While focusing on the negative (and often scary) risks of sex may feel like an effective way to prevent your teen from having sex, it’s not the healthiest way to influence their understanding of sexual wellness. The fact of the matter is, your teen may have already begun a sex life or may be about to start one. So fear-mongering will foster a limited exchange that’s likely to close your teen off from feeling safe to communicate any questions or concerns.

Rather than trying to scare your teen with the consequences of an STD, provide accurate information and offer ways that your teen can discuss STD statuses with future partners. Be sure to emphasize the importance of regular testing and remember not to perpetuate the stigma of STDs—this only makes it more difficult for young people to speak up and seek care should they need it.

Teach what schools don’t

While abstinence is a great option for teens who know they’re not ready or currently interested in being sexually active, it’s not the reality for the 41 percent of high school students who do choose to have sex. Because many schools focus on abstinence-only programs, students may not receive information on effective contraception methods like birth control, condoms, and IUDs, leaving sexually active or sexually curious teens to fend for themselves when it comes to pregnancy prevention and safe sex practices.
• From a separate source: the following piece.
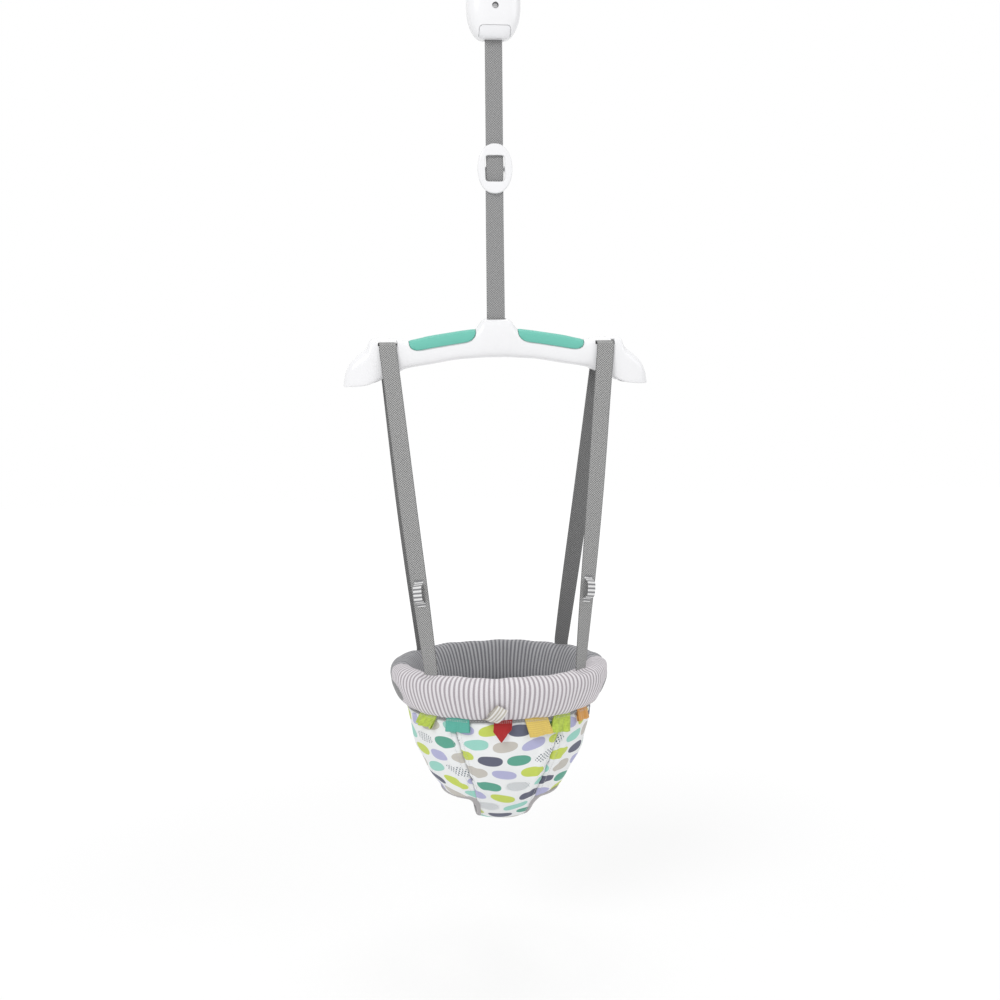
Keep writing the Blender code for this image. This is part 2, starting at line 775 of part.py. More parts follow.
def make_bounce(clamp, plunger, metal, plastic):
    """The compression spring on the housing's floor, its plate and the pin lying across the plate."""
    count = bounce_turns * bounce_turn_points
    low = exit_z + housing_floor + gap + bounce_wire / 2
    high = low + bounce_length - 2 * gap - bounce_wire
    dead = bounce_wire + layer_gap
    active = (high - low - 2 * dead) / (bounce_turns - 2)
    path = []
    for i in range(count + 1):
        turn = i / bounce_turn_points
        z = low + dead * min(turn, 1) + active * min(max(turn - 1, 0), bounce_turns - 2)
        z += dead * max(turn - (bounce_turns - 1), 0)
        path.append(at(bounce_radius * cos(tau * turn), bounce_radius * sin(tau * turn), z))
    add_piece("bounce_spring", wire_curve("bounce_spring", path, bounce_wire / 2), clamp, metal)

    base = exit_z + housing_floor + bounce_length
    boss_radius = bounce_radius * cos(pi / bounce_turn_points) - bounce_wire / 2 - gap
    profile = [(-plate_thickness, boss_radius), (0, boss_radius), (0, plate_radius),
               (plate_thickness, plate_radius)]
    plate = add_piece("spring_plate", turned_mesh(
        "plate", at(z=base), along_z, profile, 32), plunger, plastic)
    half = web_width / 2 + plate_slot_room
    cut(plate, add_guide("plate_slot", box_mesh(
        "plate_slot", (-half, -plate_slot_depth / 2, base - plate_thickness - overrun),
        (half, plate_slot_depth / 2, base + plate_thickness + overrun))))
    chamfer = strap_pin_radius * 0.2
    pin = [(0, strap_pin_radius - chamfer), (chamfer, strap_pin_radius),
           (strap_pin_length - chamfer, strap_pin_radius), (strap_pin_length, strap_pin_radius - chamfer)]
    add_piece("strap_pin", turned_mesh(
        "strap_pin", at(-strap_pin_length / 2, 0, strap_pin_z), along_x, pin, 16), plunger, metal)


def main_strap_path():
    """The webbing's middle line: sewn round the upper pin, down through the exit and the buckle,
    round the roller under the boss, and back up to its sewn end on the buckle's bar."""
    top_wrap = strap_pin_radius + gap + web_thickness / 2
    top = at(z=strap_pin_z)
    path = [at(0, layer_pitch, strap_pin_z - strap_tail), at(0, layer_pitch, strap_pin_z - 3 * top_wrap)]
    path += arc_points(top, along_y, along_z, top_wrap, 0, 180, 6)
    path.append(at(z=strap_pin_z - 3 * top_wrap))
    path.append(at(z=buckle_z))
    roller_wrap = roller_radius + gap + web_thickness / 2
    roller = at(z=roller_z)
    path.append(at(z=buckle_z - buckle_height / 2))
    path += arc_points(roller, along_y, along_z, roller_wrap, 180, 360, 8)
    bar = at(0, buckle_bar_y, buckle_z)
    path.append(bar + at(0, layer_pitch / 2, -4 * buckle_wrap))
    path += arc_points(bar, along_y, along_z, buckle_wrap, -20, 200, 8)
    path.append(bar + at(0, -layer_pitch / 2, -4 * buckle_wrap))
    path.append(bar + at(0, -layer_pitch / 2, -strap_tail))
    return path


def make_buckle(body, plastic):
    """An oval frame before the strap, with its bar set back behind it."""
    front = -(web_thickness / 2 + gap)
    back = front - buckle_thickness
    rings = []
    sides = 32
    for i in range(sides):
        angle = tau * i / sides
        ox, oz = squircle(angle, buckle_width / 2, buckle_height / 2, 2.15)
        wx, wz = squircle(angle, buckle_window_width / 2, buckle_window_height / 2, 7)
        outer = at(ox, 0, oz + buckle_z)
        inner = at(wx, 0, wz + buckle_z)
        inward = (inner - outer).normalized()
        edge = buckle_edge
        rings.append([
            outer + at(y=front), outer + at(y=back + edge * 1.6),
            outer + inward * edge * 0.5 + at(y=back + edge * 0.5),
            outer + inward * edge * 1.6 + at(y=back), inner - inward * edge + at(y=back),
            inner - inward * edge * 0.3 + at(y=back + edge * 0.3),
            inner + at(y=back + edge), inner + at(y=front)])
    frame = add_piece("adjuster_buckle", loft_mesh("buckle", rings, closed=True), body, plastic)
    half = buckle_window_width / 2 + buckle_post_width
    reach = buckle_bar_y + buckle_bar_radius
    for hand in (-1, 1):
        xs = sorted((hand * (half - buckle_post_width), hand * (half + buckle_post_width / 2)))
        join(frame, add_guide("buckle_post", box_mesh(
            "buckle_post", (xs[0], front - buckle_edge, buckle_z - buckle_post_width),
            (xs[1], reach, buckle_z + buckle_post_width))))
    bar = [(0, buckle_bar_radius), (2 * half, buckle_bar_radius)]
    join(frame, add_guide("buckle_bar", turned_mesh(
        "buckle_bar", at(-half, buckle_bar_y, buckle_z), along_x, bar, 14)))


def bar_sizes(share):
    """The bar's top, underside and half depth at a share of its half length, read between stations."""
    for near, far in zip(bar_station_shares, bar_station_shares[1:]):
        if abs(share) <= far[0]:
            break
    t = (abs(share) - near[0]) / (far[0] - near[0])
    top, low, depth = [a + (b - a) * t for a, b in zip(near[1:], far[1:])]
    return boss_z - top * bar_height, boss_z - low * bar_height, depth * bar_half_depth


def bar_ring(share, inset, angles, shift=0.0):
    """Points of the bar's section at the given angles; 90 degrees is the top edge. Towards the wings
    the lower half turns into an upright skirt."""
    top, low, depth = bar_sizes(share)
    middle = (top + low) / 2
    skirt = (abs(share) - skirt_start_share) / (skirt_full_share - skirt_start_share)
    low_power = bar_power + (skirt_power - bar_power) * min(max(skirt, 0), 1)
    ring = []
    for angle in angles:
        power = low_power if sin(angle) < 0 else bar_power
        y, z = squircle(angle, depth - inset, (top - low) / 2 - inset, power)
        ring.append(at(share * bar_half_length + shift, y, middle + z))
    return ring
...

Even if you don’t think your teen is sexually active, it’s important that you fill this gap in education.

The rule to rule them all

Having safe sex requires thought and responsibility, but there’s one absolute requirement that’s foundational to sex: consent. If you haven’t had a discussion with your teen about what it means to give or receive consent, you haven’t addressed one of sex’s most prominent safety concerns. Teach your teen how to ask for consent, what genuine verbal consent looks like, and how to say “no” and respond to “no.” These simple but vital conversations can help prevent harassment, coercion, and sexual assault that can lead to behavioral and emotional consequences.

Important themes to address when discussing consent with your teen include how drugs and alcohol impact a person’s ability to give consent, the difference between verbal and nonverbal consent, how power dynamics can influence consent, the importance of checking in with your partner before, during, and after sex, and why sex without consent isn’t sex at all.

While it might not be comfortable or easy, open and educated conversations about sex with your teen will foster an environment that’s conducive to healthy decisions—even if those decisions won’t affect your teen in the near future.